/---

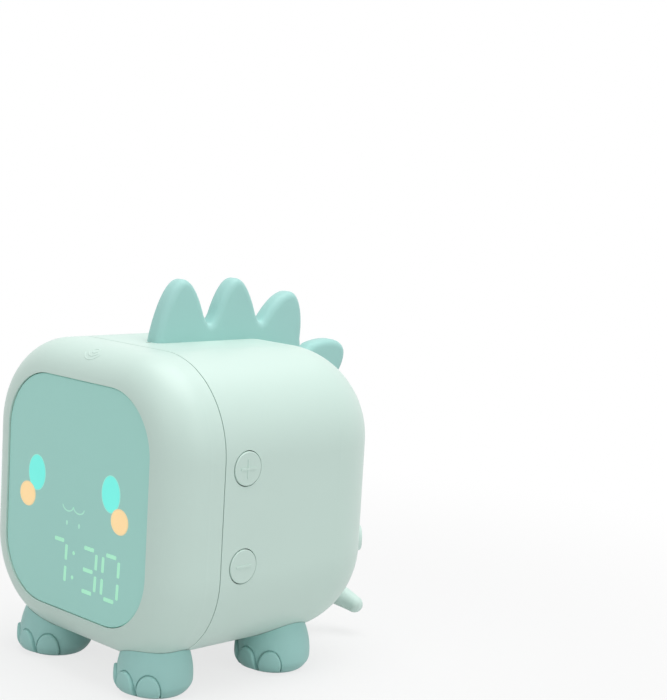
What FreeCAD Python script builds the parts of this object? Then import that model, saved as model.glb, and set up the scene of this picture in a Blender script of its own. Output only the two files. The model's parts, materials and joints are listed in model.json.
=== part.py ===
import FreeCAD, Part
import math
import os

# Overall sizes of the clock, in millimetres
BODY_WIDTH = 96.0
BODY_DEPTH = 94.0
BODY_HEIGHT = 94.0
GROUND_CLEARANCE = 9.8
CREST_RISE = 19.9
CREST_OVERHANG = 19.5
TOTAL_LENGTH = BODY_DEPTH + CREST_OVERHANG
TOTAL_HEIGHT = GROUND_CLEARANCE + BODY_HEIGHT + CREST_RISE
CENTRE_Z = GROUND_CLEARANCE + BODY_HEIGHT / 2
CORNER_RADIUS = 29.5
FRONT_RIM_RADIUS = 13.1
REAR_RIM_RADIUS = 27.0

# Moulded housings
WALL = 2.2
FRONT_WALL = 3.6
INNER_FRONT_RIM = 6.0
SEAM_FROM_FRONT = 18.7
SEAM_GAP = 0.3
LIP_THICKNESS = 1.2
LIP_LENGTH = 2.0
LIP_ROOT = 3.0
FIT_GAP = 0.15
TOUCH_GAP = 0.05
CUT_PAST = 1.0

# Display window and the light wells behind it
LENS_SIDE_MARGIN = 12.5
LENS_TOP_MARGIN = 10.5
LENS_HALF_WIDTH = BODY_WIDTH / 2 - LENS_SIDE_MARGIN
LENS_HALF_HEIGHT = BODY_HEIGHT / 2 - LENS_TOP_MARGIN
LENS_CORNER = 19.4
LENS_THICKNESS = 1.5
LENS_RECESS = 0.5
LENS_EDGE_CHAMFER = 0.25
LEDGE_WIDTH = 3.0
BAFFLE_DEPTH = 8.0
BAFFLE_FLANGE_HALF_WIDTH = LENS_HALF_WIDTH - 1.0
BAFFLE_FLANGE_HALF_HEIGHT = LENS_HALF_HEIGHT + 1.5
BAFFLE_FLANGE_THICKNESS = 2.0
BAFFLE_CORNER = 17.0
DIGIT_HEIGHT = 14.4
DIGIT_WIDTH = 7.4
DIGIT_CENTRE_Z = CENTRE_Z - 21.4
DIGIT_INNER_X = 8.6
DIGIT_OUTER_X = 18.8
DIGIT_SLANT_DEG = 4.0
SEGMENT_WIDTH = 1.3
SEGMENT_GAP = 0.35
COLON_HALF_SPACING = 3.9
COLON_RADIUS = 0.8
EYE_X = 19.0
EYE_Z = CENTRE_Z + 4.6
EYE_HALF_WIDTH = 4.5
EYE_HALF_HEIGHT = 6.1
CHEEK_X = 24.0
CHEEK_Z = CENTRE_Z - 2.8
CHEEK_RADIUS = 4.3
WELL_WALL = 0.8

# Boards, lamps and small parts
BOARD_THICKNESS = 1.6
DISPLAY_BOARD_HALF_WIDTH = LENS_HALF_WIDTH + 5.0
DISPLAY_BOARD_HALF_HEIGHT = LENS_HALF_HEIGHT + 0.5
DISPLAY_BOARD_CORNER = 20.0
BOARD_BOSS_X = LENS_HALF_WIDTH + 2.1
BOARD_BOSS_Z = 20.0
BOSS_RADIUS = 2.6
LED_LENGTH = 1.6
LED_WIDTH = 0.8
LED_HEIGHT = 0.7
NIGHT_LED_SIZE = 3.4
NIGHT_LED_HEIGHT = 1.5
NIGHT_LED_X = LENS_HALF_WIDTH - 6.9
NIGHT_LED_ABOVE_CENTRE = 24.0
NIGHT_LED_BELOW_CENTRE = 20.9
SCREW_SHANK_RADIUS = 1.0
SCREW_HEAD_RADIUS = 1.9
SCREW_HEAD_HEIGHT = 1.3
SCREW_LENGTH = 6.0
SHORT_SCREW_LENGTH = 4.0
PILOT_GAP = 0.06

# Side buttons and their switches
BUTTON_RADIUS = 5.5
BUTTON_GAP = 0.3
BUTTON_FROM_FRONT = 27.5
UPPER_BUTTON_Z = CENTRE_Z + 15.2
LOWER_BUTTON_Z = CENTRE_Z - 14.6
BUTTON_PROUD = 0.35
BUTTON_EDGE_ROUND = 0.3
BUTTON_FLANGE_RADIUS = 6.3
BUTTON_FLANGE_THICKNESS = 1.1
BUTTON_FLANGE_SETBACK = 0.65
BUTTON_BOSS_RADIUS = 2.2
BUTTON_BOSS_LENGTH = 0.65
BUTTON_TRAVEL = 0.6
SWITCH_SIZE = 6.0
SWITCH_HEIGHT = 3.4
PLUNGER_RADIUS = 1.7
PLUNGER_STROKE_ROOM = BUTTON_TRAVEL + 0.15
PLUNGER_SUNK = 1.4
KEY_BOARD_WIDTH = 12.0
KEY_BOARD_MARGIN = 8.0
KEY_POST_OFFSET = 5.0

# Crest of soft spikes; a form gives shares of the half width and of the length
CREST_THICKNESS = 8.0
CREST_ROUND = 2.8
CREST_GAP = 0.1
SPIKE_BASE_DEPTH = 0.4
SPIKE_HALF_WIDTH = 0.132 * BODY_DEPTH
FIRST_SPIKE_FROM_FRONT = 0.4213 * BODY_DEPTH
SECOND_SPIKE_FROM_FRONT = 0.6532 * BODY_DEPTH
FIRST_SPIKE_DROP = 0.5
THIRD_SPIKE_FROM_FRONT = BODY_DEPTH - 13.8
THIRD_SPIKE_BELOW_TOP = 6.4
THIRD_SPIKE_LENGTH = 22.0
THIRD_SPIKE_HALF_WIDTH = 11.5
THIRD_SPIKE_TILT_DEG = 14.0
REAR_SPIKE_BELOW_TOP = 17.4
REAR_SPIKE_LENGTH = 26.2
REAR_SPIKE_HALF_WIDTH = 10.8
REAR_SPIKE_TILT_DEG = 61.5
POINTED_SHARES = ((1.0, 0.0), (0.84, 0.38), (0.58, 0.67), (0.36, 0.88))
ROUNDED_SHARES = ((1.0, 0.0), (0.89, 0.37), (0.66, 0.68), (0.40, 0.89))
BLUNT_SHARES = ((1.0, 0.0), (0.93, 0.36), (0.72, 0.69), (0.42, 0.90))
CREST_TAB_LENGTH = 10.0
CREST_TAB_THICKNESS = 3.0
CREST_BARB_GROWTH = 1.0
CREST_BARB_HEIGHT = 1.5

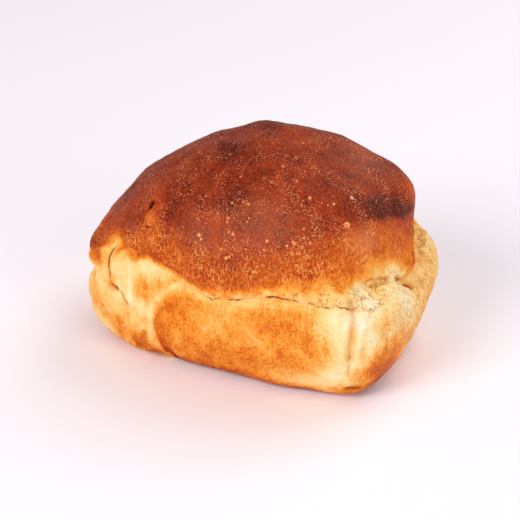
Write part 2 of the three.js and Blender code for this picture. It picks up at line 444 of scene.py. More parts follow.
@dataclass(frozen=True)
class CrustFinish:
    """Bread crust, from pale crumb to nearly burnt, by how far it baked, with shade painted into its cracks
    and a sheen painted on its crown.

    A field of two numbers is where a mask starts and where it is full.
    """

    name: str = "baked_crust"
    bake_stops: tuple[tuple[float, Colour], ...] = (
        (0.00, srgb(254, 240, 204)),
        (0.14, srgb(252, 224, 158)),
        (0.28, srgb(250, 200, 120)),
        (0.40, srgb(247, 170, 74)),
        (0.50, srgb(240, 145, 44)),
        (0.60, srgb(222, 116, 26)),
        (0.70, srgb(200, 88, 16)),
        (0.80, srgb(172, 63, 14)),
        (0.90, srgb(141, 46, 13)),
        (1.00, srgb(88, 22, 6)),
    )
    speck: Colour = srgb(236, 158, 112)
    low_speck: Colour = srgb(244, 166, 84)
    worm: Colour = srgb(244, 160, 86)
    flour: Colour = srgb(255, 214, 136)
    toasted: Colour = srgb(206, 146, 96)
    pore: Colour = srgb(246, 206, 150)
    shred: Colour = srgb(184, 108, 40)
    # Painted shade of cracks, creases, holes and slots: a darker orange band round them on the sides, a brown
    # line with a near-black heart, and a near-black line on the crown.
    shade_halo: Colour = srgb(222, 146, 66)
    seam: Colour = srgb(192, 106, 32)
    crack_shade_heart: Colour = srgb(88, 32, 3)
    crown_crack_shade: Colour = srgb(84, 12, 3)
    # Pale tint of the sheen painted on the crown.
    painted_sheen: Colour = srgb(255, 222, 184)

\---

• _The request_: Copy every line above that holds the word "picture".

• _Answer for this exercise_:
What FreeCAD Python script builds the parts of this object? Then import that model, saved as model.glb, and set up the scene of this picture in a Blender script of its own. Output only the two files. The model's parts, materials and joints are listed in model.json.
Write part 2 of the three.js and Blender code for this picture. It picks up at line 444 of scene.py. More parts follow.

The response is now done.